The pilot totals 90 miners and generates 280 kilowatts of energy. For comparison, Marathon’s entire fleet consists of roughly 200,000 miners, according to Swick. He said he expected most landfills to generate four megawatts at most.
Nonetheless, he sees two great benefits in the experiment: It’s environmentally friendly and very economical. In this case, mining actively reduces air pollution while simultaneously harvesting otherwise wasted energy.
“This is the cheapest power of any of the sites we have,” said Swick, since no one else is competing for it. The site will also be producing carbon credits.
“Arguably the hardest part of it is getting the landfill excited by it. Because the landfill is like: Who the heck are you guys? What is this?” said Swick.
“This isn’t really new technology,” he added. “This is just putting together existing technologies. We didn’t have to wait 10 years to develop something. We know how to turn methane into energy. We know how to turn energy into Bitcoin money. Put them together. We can do this today.”
The hope, he added, is for other landfills to learn about the project and ask whether they could do the same thing.
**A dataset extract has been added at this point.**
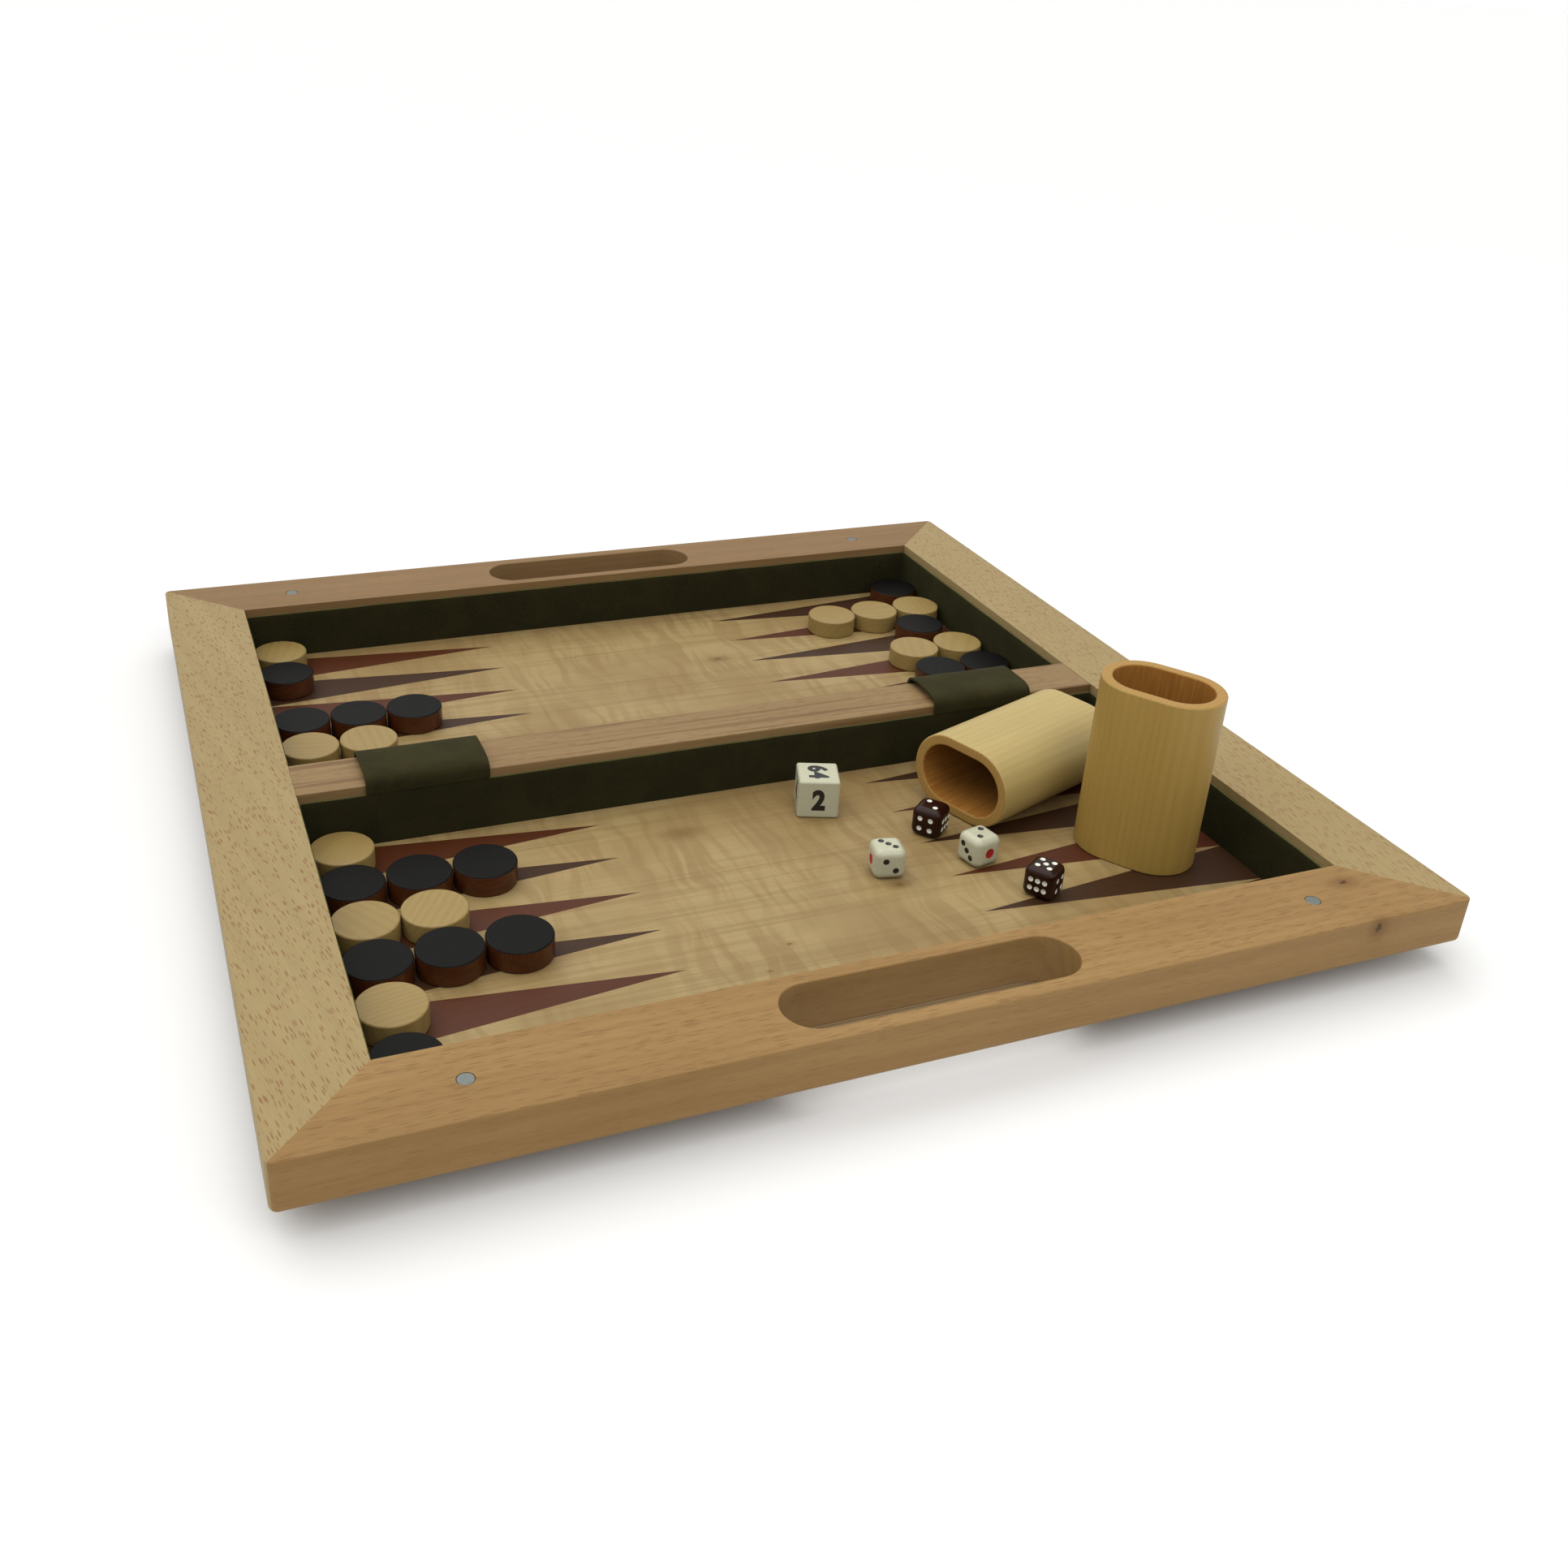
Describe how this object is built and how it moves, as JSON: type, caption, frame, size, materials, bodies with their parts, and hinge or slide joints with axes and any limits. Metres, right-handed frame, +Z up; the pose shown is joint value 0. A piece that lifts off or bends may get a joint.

“As with most Bitcoin things, there’s a belief that trying and learning by doing is good,” he said. “We’re optimistic to continue to find stories like this, both on the environmental side and on the economic side. The pilot is exceeding everybody’s expectations, operationally and economically.”
A greener future
While the Utah pilot is modest, Swick says more green opportunities will become available as time goes on.
With the advent of hydro-cooling and immersion-cooling, mining rigs now need much less maintenance. With air-cooling rigs, miners needed someone on site at all times to “fix things that are constantly breaking, bugs getting sucked into fans, dust clogging up fans,” said Swick.
Now companies only need to send someone over once a month, which potentially allows miners to set up a greater number of smaller sites.
“Do I think 100% of Bitcoin mining will be done with landfill gas? No. But could it be a meaningful percentage? Yes,” said Swick. “The growth potential is huge.”